On January 18, 1948, after embarking from Marseille, France, a ship named the Alexandria reached Israel carrying a group of Youth Aliyah children. This group included a young girl listed on rosters as Nuta Bolestet; in Haifa, she was transferred with a few other children to the Youth Aliyah camp in Ra'anana. Moshe Ya'ari, a Youth Aliyah official, recorded the few available details about the girl. He listed her mother's birthplace as "Poland," but put a question mark next to this entry. He recorded her year of birth as 1944, meaning this person, Nuta Bolestet, was two years younger than Lusia Bornstein; to make matters more confusing, on an Israeli roster, the girl's year of birth was listed as 1943.

In March 1948, young Nuta Bolestet was moved to a Youth Aliyah camp in Pardes Hannah; a few months later, she was relocated to a youth program in Kfar Sava.

Identity inspection

Soon after the Bornsteins brought their daughter to the agency, their economic situation improved and they decided to retrieve her. Via the Red Cross in Poland, they sent letters of inquiry about Lusia, and learned that their daughter was already on her way to Israel. In November 1950 they immigrated to the Jewish state and turned to the Youth Aliyah offices to locate their daughter. Yona Langer, who kept track of the children's details, reviewed the case and determined that Nuta Bolestet could be their daughter. Some details in Nuta's file seemed to match Lusia's profile: there was a reference to parents named Yehezkel and Chaya (and the father was said to have died in the war ); and the girl was said to have come from the Soviet Union.

Some time later, Ida Rosen stated that while in the German camp, she changed the girl's name from Lusia to Nuta, to differentiate her from another girl whose name also happened to be Lusia Bornstein.

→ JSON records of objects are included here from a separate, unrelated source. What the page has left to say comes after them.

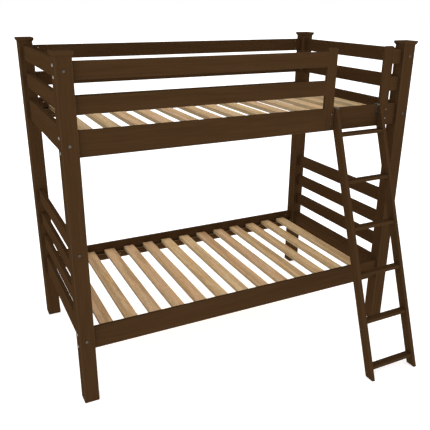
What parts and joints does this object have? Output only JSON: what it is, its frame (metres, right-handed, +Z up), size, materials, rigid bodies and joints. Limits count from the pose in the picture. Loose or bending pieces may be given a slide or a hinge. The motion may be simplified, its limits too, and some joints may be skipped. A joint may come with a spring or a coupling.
{
  "type": "bunk bed",
  "caption": "Wooden bunk bed for two equal mattresses, with slatted decks, railed ends, guard rails round the top and a leaning hook-on ladder at one side.",
  "frame": {"origin": "on the floor, at the centre of the box around the bed and its ladder", "axes": "+X along the length of the beds, +Y from the ladder side to the other side, +Z up"},
  "size_m": [2.021, 1.589, 1.785],
  "materials": {
    "stained_wood": "dark brown stain under a satin clear coat",
    "bare_wood": "planed and left natural",
    "steel": "zinc plated",
    "dark_steel": "dark grey finish"
  },
  "bodies": {
    "bed": {"post_front_left": "stained_wood", "post_front_right": "stained_wood", "post_rear_left": "stained_wood", "post_rear_right": "stained_wood", "cap_front_left": "stained_wood", "cap_front_right": "stained_wood", "cap_rear_left": "stained_wood", "cap_rear_right": "stained_wood", "lower_front_rail": "stained_wood", "lower_rear_rail": "stained_wood", "upper_front_rail": "stained_wood", "upper_rear_rail": "stained_wood", "lower_front_ledger": "stained_wood", "lower_rear_ledger": "stained_wood", "upper_front_ledger": "stained_wood", "upper_rear_ledger": "stained_wood", "lower_slats": "bare_wood", "upper_slats": "bare_wood", "front_guard_low": "stained_wood", "front_guard_top": "stained_wood", "short_guard_low": "stained_wood", "short_guard_top": "stained_wood", "rear_guard_low": "stained_wood", "rear_guard_top": "stained_wood", "guard_stile_left": "stained_wood", "guard_stile_right": "stained_wood", "left_lower_board": "stained_wood", "left_lower_rail_1": "stained_wood", "left_lower_rail_2": "stained_wood", "left_lower_rail_3": "stained_wood", "right_lower_board": "stained_wood", "right_lower_rail_1": "stained_wood", "right_lower_rail_2": "stained_wood", "right_lower_rail_3": "stained_wood", "left_upper_board": "stained_wood", "left_upper_rail_1": "stained_wood", "left_upper_rail_2": "stained_wood", "right_upper_board": "stained_wood", "right_upper_rail_1": "stained_wood", "right_upper_rail_2": "stained_wood", "end_bolts": "dark_steel", "end_barrel_nuts": "steel", "side_bolts": "steel", "side_barrel_nuts": "steel", "dowels": "bare_wood", "stile_screws": "steel", "slat_screws": "steel", "ledger_screws": "steel"},
    "ladder": {"ladder_rail_left": "stained_wood", "ladder_rail_right": "stained_wood", "ladder_tread_1": "stained_wood", "ladder_tread_2": "stained_wood", "ladder_tread_3": "stained_wood", "ladder_tread_4": "stained_wood", "ladder_tread_5": "stained_wood", "ladder_tread_6": "stained_wood", "ladder_hook_left": "dark_steel", "ladder_hook_right": "dark_steel", "hook_screws": "steel"}
  },
  "joints": [
    {"name": "ladder_lift", "type": "slide", "parent": "bed", "child": "ladder", "axis": [0, 0, 1], "range_m": [0, 0.06]}
  ]
}
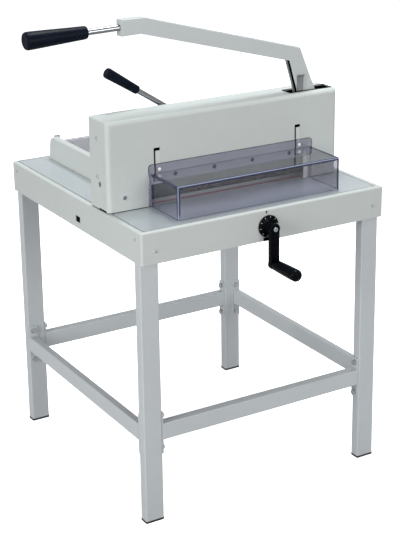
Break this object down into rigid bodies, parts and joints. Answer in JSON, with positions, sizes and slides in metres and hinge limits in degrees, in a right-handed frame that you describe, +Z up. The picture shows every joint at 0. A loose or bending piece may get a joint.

In March 1951, the Bornsteins were called in to a Jewish Agency office in Haifa, where Hava Cohen, who headed a Youth Aliyah social work unit, showed them a picture of Nuta Bolestet, along with photos of two other young girls. The parents, greatly excited, immediately identified Nuta as their daughter.

Meanwhile Nuta, or Lusia, Bolestet or Bornstein, no longer went by any of these names. Her new name in Israel was Nitza Kaplan. Trying to bury bitter memories of her childhood in Europe during the war, she had begun a new life in a comfortable home in Kiryat Motzkin.

Meir and Chaya Kaplan, a middle-class couple and veteran residents of Kiryat Motzkin, lost their only son during the 1948 War of Independence. In May of 1950 they turned to authorities to adopt a child, in an attempt to fill the void. Nuta Bolestet was sent to their home for a two-month trial period; assuming all went well during that time, she was to become their adopted daughter.

"They came a few times," Nitza Kaplan recalls today, referring to Meir and Chaya Kaplan. "As a young girl, they looked like old, gray-haired people to me. They insisted that I go with them. One day, I'm not sure why, I went with them. As soon as I left the grounds of the institution, I began to call them mother and father. I gave them my hand, and called them mom and dad."

For Nitza Kaplan, life began anew the day Meir and Chaya took her from the orphanage to their home on Hashoftim (today Goshen ) Street in Kiryat Motzkin. Only hazy, fragmentary memories of wooden huts, beds and lots of children stayed with her from her early years. Today Kaplan looks much younger than her 68 years; a pleasant woman, she is a divorced mother of three and a proud grandmother. She lives in Kiryat Haim, in an apartment maintained in a restrained, though somewhat sentimental, style.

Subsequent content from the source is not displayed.